Sharing Knowledge

The Art History Department's research does not stand alone, but is part of a network of social partners, national and international universities and research institutes. This collaboration allows us to apply our knowledge in society and thus contribute to a better society.

If you are looking for a scientific partner, speaker or guest speaker or other form of cooperation and/or knowledge sharing, please contact us.


Climate change and heritage

On the occasion of the publication of his book De Toekomst van het Verleden, Prof. Thijs Weststeijn gave several talks and interviews. You can listen to the interview on NPO Radio 1

Educational tools for secondary school students

Dr Sanne Frequin made MedievalMe, an innovative educational tool designed to engage secondary school students in the exploration of a fascinating medieval manuscript. This enigmatic manuscript, considered a masterpiece held by the KB National Library of the Netherlands, is brought to life in the form of a serious game. The game employs cutting-edge virtual reality (VR) technology to immerse students in the study of this medieval relic, while also emphasizing the significance of collaborative scientific investigation.

Training future heritage researchers, conservators and curators

Prof. Koen Ottenheym (Architectural History and Heritage) and Dr Eloy Koldeweij (Rijksdienst voor Cultureel erfgoed and Utrecht University lecturer) participate in the Palamusto project. One of the aims of the large research project is to learn researchers how to conserve, curate and manage the palace-museum on site. They will learn how to explain the palace’s societal relevance to all stakeholders and audiences engaged with heritage. 

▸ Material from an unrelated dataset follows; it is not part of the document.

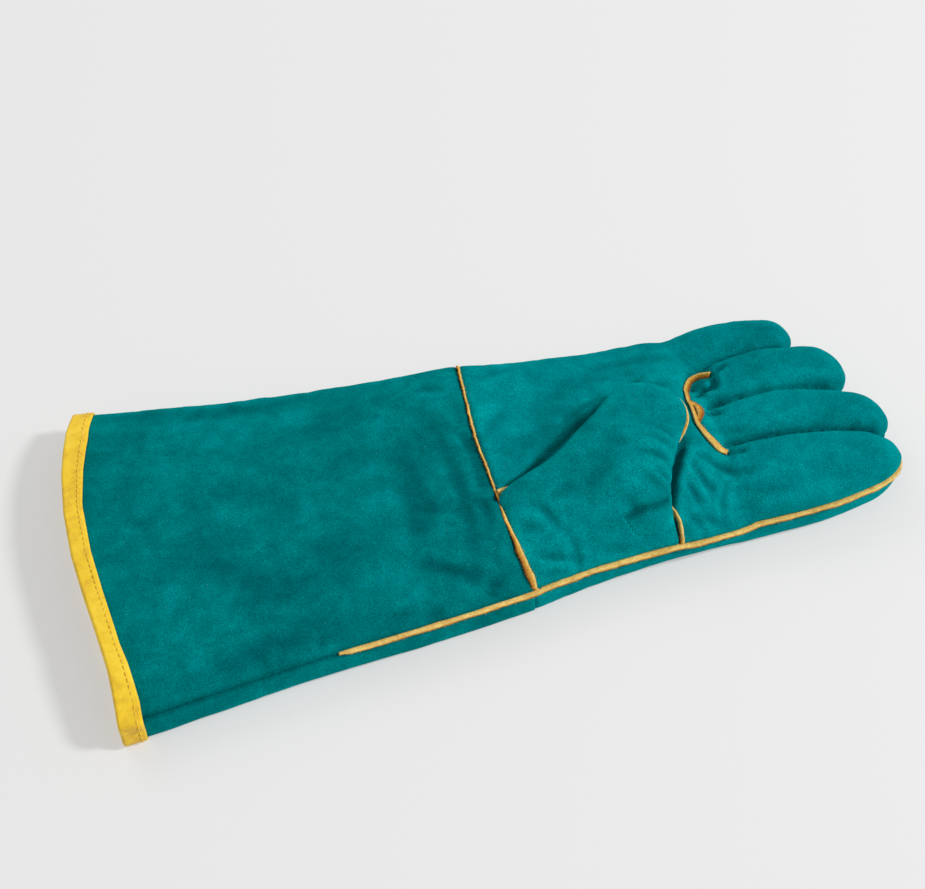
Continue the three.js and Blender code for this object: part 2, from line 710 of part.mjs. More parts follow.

Participating and creating data networks

Prof. Sven Dupre’s Art DATIS project links the digitised archives of glass artist Sybren Valkema (1916 – 1996) to open data. Sources containing historical recipes an d techniques for glass production as well as images and object documentation are currently being digitised by museums and research institutions around the world. Linking these date for research purposes can bring new insights into the production of Free glass. The project (2018 – 2022) is a collaboration between Utrecht University, Amsterdam University, RKD Dutch Institute for Art History, the Free Glass Foundation and Picturae.